For a program that didn't get invited to any postseason in 2011-12, breaking a streak of seven straight NCAA appearances, not going again would have raised the volume on the grumbling among fans and benefactors of the program. Wright knew that was more than just possible.

"Every year when we went on that run for seven years, at our banquet I would say, 'Appreciate where we are because it doesn't happen every year.' Last year made everyone realize what I was talking about," Wright said. "This is so hard to do, and this is a day to enjoy the rewards."

It's a day to be happy he didn't sign a deal either with the devil or the NIT, too. Maybe getting to any postseason was a goal he could embrace, but that wouldn't have played well in every corner of the campus.

"I know what the perceptions would have been if we didn't go for two years in a row, but I also liked where we were going," Wright said. "On the inside I'd have been fine with it because I didn't expect [the improvement] to be this quickly. But I knew we were going in the right directions. Two years ago, we were in the tournament, and everyone was happy, but I knew we weren't going in a good direction. So there are two sides of it."

The best way is to have what Wright and Villanova think they have now - a team on the rise that doesget rewarded with an NCAA bid, no matter how unexpected. The experience will be good, even if the experience of playing North Carolina doesn't turn out the way the Wildcats would like.

As it is, Villanova wasn't just rewarded. It was bumped up generously in the tournament bracket. That's a payoff for big wins against Louisville, Syracuse, and Georgetown this season, but it is also a little bit of residual pay for the quality of the program over the last decade and a farewell nod to the power of the old Big East.

Wright wasn't expected to be seeded that highly. In fact - and this might be an indication that he still views his team somewhat tentatively - the Wildcats had a long practice on Sunday because Wright thought they might be a play-in team in Dayton as early as Tuesday.
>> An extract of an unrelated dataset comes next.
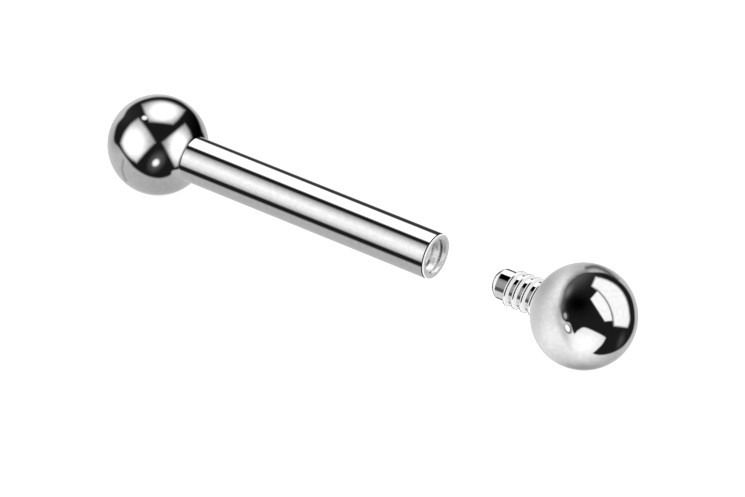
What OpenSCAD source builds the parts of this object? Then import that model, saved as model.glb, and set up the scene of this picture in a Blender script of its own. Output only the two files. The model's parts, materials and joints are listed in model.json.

"I didn't tell them that because they might think I was crazy, but we had a hard practice," Wright said. "We went over playing against different styles of play because you don't know. If we played Tuesday, we had one day. Now we've got four more days to practice and four more days to get better."

They have some things that need to get better if this trip to the tournament is more than just a sightseeing experience. Against a fast-paced Carolina team, the Wildcats will need to either control the tempo of the game or somehow keep up with it. Against Louisville in the Big East tournament, Villanova chose to match a pace a little quicker than the Wildcats prefer.

"That didn't work real well," Wright said.

By the middle of March, the decisions and the opponents always get tougher. Every coach will gladly accept that challenge, though, particularly in a season when it was anything but guaranteed. Having tough decisions beats having no decisions every time.